Connecticut’s attorney general, George Jepsen, blasted Monday’s decision, saying the Supreme Court has “seen fit to interfere with democratically enacted reforms to our system of financing electoral campaigns.”

Those reforms were a result of voters’ desire to “find ways to fix a system that favors highly financed candidates, but the Court is just as determined to be an obstacle to the public will,” Jepsen said, adding that today’s decision will “lead to even higher campaign spending” and could undermine public financing systems.

Jepsen had filed a brief in favor of Connecticut’s matching grant system before the Supreme Court heard arguments in the case earlier this year, and at the time he said a ruling in favor of Arizona’s system would “restore the flexibility of Connecticut and other states in designing and implementing public campaign finance systems.” (Ned Lamont–who spent $9 million of his own money in last year’s Democratic gubernatorial primary race–also weighed in on the case, joining with other self-funders to file a brief in support of matching grants.)

The four liberal-leaning justices filed a dissenting opinion, which took strong issue with Roberts’ contention that the law stymied free speech or punished self-funding candidates.

“Arizona imposes nothing remotely resembling a coercive penalty on privately funded candidates. The state does not jail them, fine them, or subject them to any kind of lesser disability,” Justice Elena Kagan wrote for the minority. “Except in a world gone topsy-turvy, additional campaign speech and electoral competition is not a First Amendment injury.”

Kagan also argued that Arizona’s matching funds provision was an inventive fix to lump-sum payments that often do not accurately reflect the true cost of campaigns. The result was “more speech” and “less corruption.”

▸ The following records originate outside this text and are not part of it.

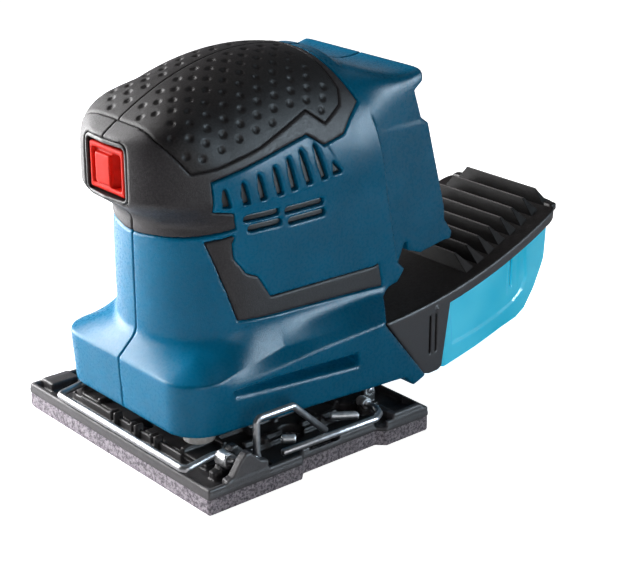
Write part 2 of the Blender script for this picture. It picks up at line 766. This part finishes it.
def bent(name, path, r, bend, sides=20):
    """Round wire along corner points, with arcs at the corners and eased ends."""
    points = [Vector(p) for p in path]
    line = [points[0]]
    for a, b, c in zip(points, points[1:], points[2:]):
        u, v = (a - b), (c - b)
        reach = min(bend / math.tan(u.angle(v) / 2), u.length * 0.48, v.length * 0.48)
        p, q = b + u.normalized() * reach, b + v.normalized() * reach
        line += [p.lerp(b, i / 8).lerp(b.lerp(q, i / 8), i / 8) for i in range(9)]
    line.append(points[-1])
    first, last = (line[1] - line[0]).normalized(), (line[-1] - line[-2]).normalized()
    radii = [0.35 * r, 0.75 * r] + [r] * len(line) + [0.75 * r, 0.35 * r]
    line = ([line[0], line[0] + first * 0.05 * r, line[0] + first * 0.3 * r] + line[1:-1]
        + [line[-1] - last * 0.3 * r, line[-1] - last * 0.05 * r, line[-1]])
    turns = [2 * math.pi * k / sides for k in range(sides)]
    rings = []
    side = Vector((0.3, 0.5, 0.8)).cross(first).normalized()
    for i, p in enumerate(line):
        ahead = (line[min(i + 1, len(line) - 1)] - line[max(i - 1, 0)]).normalized()
        side = (side - ahead * side.dot(ahead)).normalized()
        over = ahead.cross(side)
        rings.append([(p + (side * math.cos(a) + over * math.sin(a)) * radii[i]) * mm
            for a in turns])
    return ringed(name, rings)


wire_steel = finish(
    "wire_steel", tint(400, 3, (0.3, 0.3, 0.31), (0.42, 0.42, 0.43), end=0.75),
    grain(1500, 3, 0.32, 0.42), metal=1.0,
)
# Each clamp turns about its pivots and presses the sheet's end down with its bar.
WIRE_R = 1.3
PIVOT_Y, PIVOT_Z = 37, 14.4
BAR_Y, BAR_Z = 51.4, 13
o = bent("front_wire", [(-40.6, -PIVOT_Y, PIVOT_Z), (-34.2, -PIVOT_Y, PIVOT_Z),
    (-34.2, -41, PIVOT_Z), (-34.2, -50.2, BAR_Z), (-32.8, -BAR_Y, BAR_Z), (42.6, -BAR_Y, BAR_Z),
    (44, -50.2, BAR_Z), (44, -40, PIVOT_Z), (44, -PIVOT_Y, PIVOT_Z), (51, -PIVOT_Y, PIVOT_Z),
    (51, -25.2, 11.9), (51, -25.8, 13.4), (51, -25.8, 25.3), (51, -24.6, 26.5), (51, -9.6, 26.5),
    (51, 5.4, 12.1)], WIRE_R, 1.6)
dress(o, wire_steel, "front_clamp", ["front_clamp"])
o = bent("rear_wire", [(-40.4, PIVOT_Y, PIVOT_Z), (-34.2, PIVOT_Y, PIVOT_Z), (-34.2, 41, PIVOT_Z),
    (-34.2, 50.2, BAR_Z), (-32.8, BAR_Y, BAR_Z), (32.8, BAR_Y, BAR_Z), (34.2, 50.2, BAR_Z),
    (34.2, 41, PIVOT_Z), (34.2, PIVOT_Y, PIVOT_Z), (40.4, PIVOT_Y, PIVOT_Z)], WIRE_R, 1.6)
dress(o, wire_steel, "rear_clamp", ["rear_clamp"])
o = bent("lever_wire", [(38.8, 31.6, 12), (48.4, 31.6, 12), (52.8, 29.6, 12), (55.2, 25.6, 12),
    (54, -17, 12)], WIRE_R, 2.2)
dress(o, wire_steel, "rear_lever", ["rear_lever"])


# ---- Sanding pad and base plate ----
# The speckled felt slab under the black ribbed plate. The plate is one moulding:
# tray, ribs, hub, clamp channels, humps over the pivots and cups for the legs.

DUST_HOLES = [(38 * i, 26 * j) for i in (-1, 1) for j in (-1, 0, 1)] + [(0, 38), (0, -38)]
LEG_X, LEG_FRONT_Y, LEG_REAR_Y = 28.5, -33.5, 33
SLEEVE_Y, SLEEVE_Z = -36.7, 13.6
# For each wire: the pivot's two ends across the tool, and its place along and up it.
PIVOTS = [(-41, -34, -PIVOT_Y, PIVOT_Z), (44, 51, -PIVOT_Y, PIVOT_Z), (-41, 41, PIVOT_Y, PIVOT_Z),
    (38, 46, 31.6, 12)]


def pad_plan(x, y):
    """Distance to the pad's outline in plan, with the notch in each long side."""
    side = np.interp(y, [-10, -7, 27, 30], [56.5, 53.5, 53.5, 56.5])
    return larger(np.abs(x) - side, np.abs(y) - 50.5, 0.6)


def felt(x, y, z):
    f = larger(pad_plan(x, y), np.abs(z - 3) - 3, 0.8)
    for hx, hy in DUST_HOLES:
        f = without(f, np.hypot(x - hx, y - hy) - 4, 0.4)
    return f


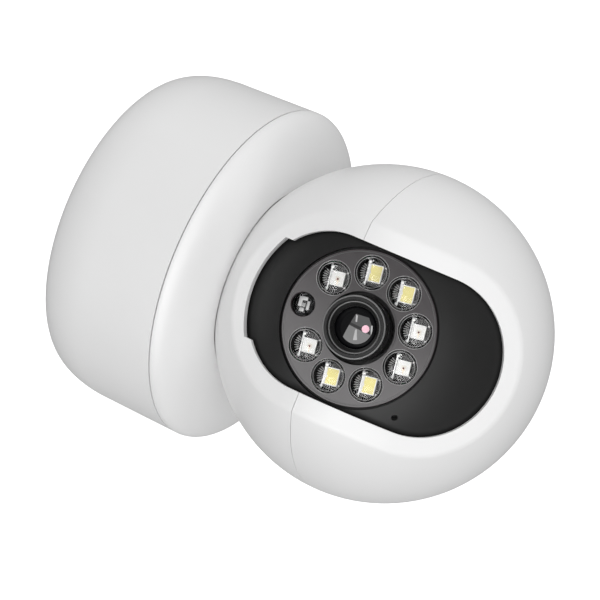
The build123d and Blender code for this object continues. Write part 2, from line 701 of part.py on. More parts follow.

The idea behind the triggered grant systems enacted in Arizona, Connecticut, and elsewhere were that they provided for flexibility in different contests, especially those with wealthy self-funding opponents. Instead of one big payment, the grants are escalated depending on how much a race is actually costing-with the matching grants doled out to participating candidates when opponents cross certain spending thresholds.

In Connecticut, Malloy and Fedele got $2.5 million in funding grants through Connecticut’s Citizens’ Election Program, allowing them to keep pace with their respective self-funding opponents, Ned Lamont and Tom Foley, during last summer’s primary.

That was before Connecticut’s system was deemed unconstitutional, in a ruling by the U.S. Court of Appeals for the 2nd Circuit in the middle of Connecticut’s 2010 gubernatorial contest last July. In the wake of that decision, state legislators convened a special session and enacted a measure doubling the general-election grants, from $3 million to $6 million, for gubernatorial candidates participating in the state’s public financing system.

That fix was designed to make sure Malloy and Fedele had enough money to keep up financially, in the absence of a trigger provision bumping up their payments whenever their opponents dipped into their own bank accounts to fund their bids.

Kagan, in her dissenting opinion, said such incremental systems could help preserve public financing as a viable, attractive option in campaigns. Without it, grants that are too low put participants at a disadvantage, making the decision to participate a tougher one, she wrote. And grants that are too high waste public resources. “The difficulty, then, is in finding the Goldilocks solution-not too large, not too small, but just right,” Kagan wrote, which Arizona was trying to do.

But Roberts said that effort was deeply flawed. “We do not call into question the wisdom of public financing as a means of funding political candidate,” the majority said. But the Arizona’s law “goes too far” in trying to encourage participation in public financing. He noted, for one thing, that the triggered grants apply not only to spending by opposing candidates, but also to spending by independent groups.

“That disparity in control-giving money directly to a publicly financed candidate in response to independent expenditures that cannot be coordinated with the privately funded candidate-is a substantial advantage for the publicly funded candidate,” Roberts wrote. “The record contains examples of specific candidates curtailing fundraising efforts and actively discouraging supportive independent expenditures, to avoid triggering matching funds.”

The Yankee Institute for Public Policy, a conservative think tank based in Hartford which had filed a brief opposing such matching grants, and said today’s ruling was a victory against such “taxpayer funded campaign schemes.”

“Taxpayers should not be forced to pay for the campaigns of candidates they oppose,” Fergus Cullen, executive director of the Yankee Institute, said in a statement Monday. “When government is involved in leveling a playing field, it usually means tipping the field for or against certain candidates.”

The Connecticut chapter of Common Cause, a campaign reform advocacy group, criticized the Supreme Court’s ruling but said the basic elements of the state’s public financing system would remain intact.

“This ruling affects one mechanism of public financing, and we know from Connecticut’s experience that there are numerous ways to fix it,” Karen Hobert Flynn, vice president at Common Cause, said in a statement Monday. “Our own Citizens Election Program functioned effectively without trigger provisions in the general election of 2010.”